### Task statement
Quote all of the data below exactly, please.

Start of Source data

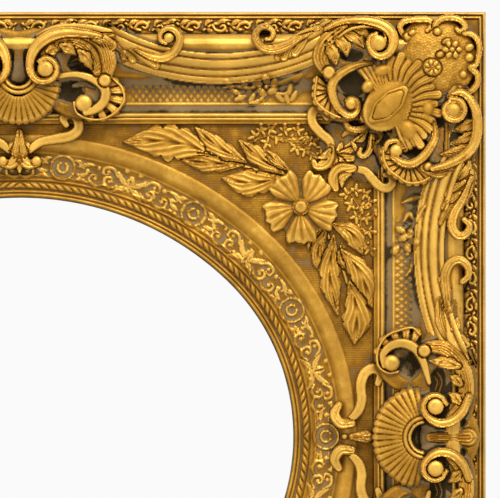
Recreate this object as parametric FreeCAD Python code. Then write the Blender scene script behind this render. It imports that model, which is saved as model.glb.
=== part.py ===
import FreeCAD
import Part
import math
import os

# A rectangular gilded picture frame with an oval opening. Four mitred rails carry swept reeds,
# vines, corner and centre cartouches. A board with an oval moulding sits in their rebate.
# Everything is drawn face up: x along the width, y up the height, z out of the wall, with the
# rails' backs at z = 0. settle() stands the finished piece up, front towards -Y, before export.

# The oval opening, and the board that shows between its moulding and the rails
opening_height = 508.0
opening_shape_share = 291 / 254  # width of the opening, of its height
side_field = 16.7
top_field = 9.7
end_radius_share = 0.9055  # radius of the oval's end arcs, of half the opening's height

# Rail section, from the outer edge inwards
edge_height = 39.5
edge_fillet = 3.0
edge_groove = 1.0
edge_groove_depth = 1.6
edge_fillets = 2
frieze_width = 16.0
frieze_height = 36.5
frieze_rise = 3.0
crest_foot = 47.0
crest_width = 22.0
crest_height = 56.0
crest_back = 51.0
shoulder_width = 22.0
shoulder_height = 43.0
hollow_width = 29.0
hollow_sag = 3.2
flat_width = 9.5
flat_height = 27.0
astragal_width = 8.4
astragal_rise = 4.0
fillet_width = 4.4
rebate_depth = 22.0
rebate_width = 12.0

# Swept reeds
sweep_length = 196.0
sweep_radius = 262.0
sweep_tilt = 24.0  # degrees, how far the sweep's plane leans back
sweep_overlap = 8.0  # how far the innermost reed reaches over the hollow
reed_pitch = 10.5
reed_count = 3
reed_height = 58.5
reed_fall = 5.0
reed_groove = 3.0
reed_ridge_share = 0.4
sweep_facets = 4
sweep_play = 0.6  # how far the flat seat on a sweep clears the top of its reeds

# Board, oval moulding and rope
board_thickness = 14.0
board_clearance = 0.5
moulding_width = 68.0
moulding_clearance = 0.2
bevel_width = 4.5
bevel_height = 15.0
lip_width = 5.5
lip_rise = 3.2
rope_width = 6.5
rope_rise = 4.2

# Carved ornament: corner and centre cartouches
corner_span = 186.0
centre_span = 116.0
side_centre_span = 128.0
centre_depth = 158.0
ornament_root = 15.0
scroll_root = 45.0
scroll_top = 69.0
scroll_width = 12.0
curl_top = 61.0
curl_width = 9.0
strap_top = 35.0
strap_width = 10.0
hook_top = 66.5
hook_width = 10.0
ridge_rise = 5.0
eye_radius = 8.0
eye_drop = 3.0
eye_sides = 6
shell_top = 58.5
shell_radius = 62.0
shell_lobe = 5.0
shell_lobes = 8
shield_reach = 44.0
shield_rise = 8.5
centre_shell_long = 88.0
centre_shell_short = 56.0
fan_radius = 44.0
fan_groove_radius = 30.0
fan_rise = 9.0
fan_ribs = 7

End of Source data

### Solved exercise
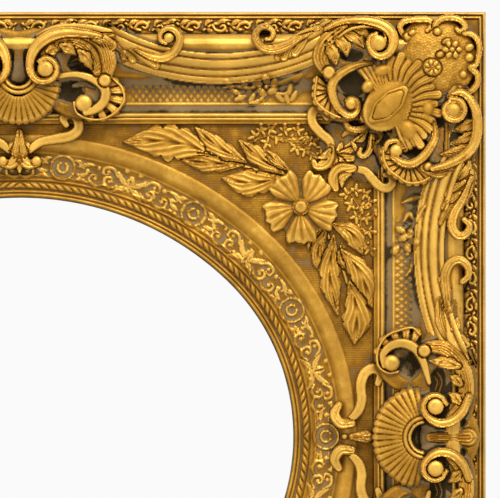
Recreate this object as parametric FreeCAD Python code. Then write the Blender scene script behind this render. It imports that model, which is saved as model.glb.
=== part.py ===
import FreeCAD
import Part
import math
import os

# A rectangular gilded picture frame with an oval opening. Four mitred rails carry swept reeds,
# vines, corner and centre cartouches. A board with an oval moulding sits in their rebate.
# Everything is drawn face up: x along the width, y up the height, z out of the wall, with the
# rails' backs at z = 0. settle() stands the finished piece up, front towards -Y, before export.

# The oval opening, and the board that shows between its moulding and the rails
opening_height = 508.0
opening_shape_share = 291 / 254  # width of the opening, of its height
side_field = 16.7
top_field = 9.7
end_radius_share = 0.9055  # radius of the oval's end arcs, of half the opening's height

# Rail section, from the outer edge inwards
edge_height = 39.5
edge_fillet = 3.0
edge_groove = 1.0
edge_groove_depth = 1.6
edge_fillets = 2
frieze_width = 16.0
frieze_height = 36.5
frieze_rise = 3.0
crest_foot = 47.0
crest_width = 22.0
crest_height = 56.0
crest_back = 51.0
shoulder_width = 22.0
shoulder_height = 43.0
hollow_width = 29.0
hollow_sag = 3.2
flat_width = 9.5
flat_height = 27.0
astragal_width = 8.4
astragal_rise = 4.0
fillet_width = 4.4
rebate_depth = 22.0
rebate_width = 12.0

# Swept reeds
sweep_length = 196.0
sweep_radius = 262.0
sweep_tilt = 24.0  # degrees, how far the sweep's plane leans back
sweep_overlap = 8.0  # how far the innermost reed reaches over the hollow
reed_pitch = 10.5
reed_count = 3
reed_height = 58.5
reed_fall = 5.0
reed_groove = 3.0
reed_ridge_share = 0.4
sweep_facets = 4
sweep_play = 0.6  # how far the flat seat on a sweep clears the top of its reeds

# Board, oval moulding and rope
board_thickness = 14.0
board_clearance = 0.5
moulding_width = 68.0
moulding_clearance = 0.2
bevel_width = 4.5
bevel_height = 15.0
lip_width = 5.5
lip_rise = 3.2
rope_width = 6.5
rope_rise = 4.2

# Carved ornament: corner and centre cartouches
corner_span = 186.0
centre_span = 116.0
side_centre_span = 128.0
centre_depth = 158.0
ornament_root = 15.0
scroll_root = 45.0
scroll_top = 69.0
scroll_width = 12.0
curl_top = 61.0
curl_width = 9.0
strap_top = 35.0
strap_width = 10.0
hook_top = 66.5
hook_width = 10.0
ridge_rise = 5.0
eye_radius = 8.0
eye_drop = 3.0
eye_sides = 6
shell_top = 58.5
shell_radius = 62.0
shell_lobe = 5.0
shell_lobes = 8
shield_reach = 44.0
shield_rise = 8.5
centre_shell_long = 88.0
centre_shell_short = 56.0
fan_radius = 44.0
fan_groove_radius = 30.0
fan_rise = 9.0
fan_ribs = 7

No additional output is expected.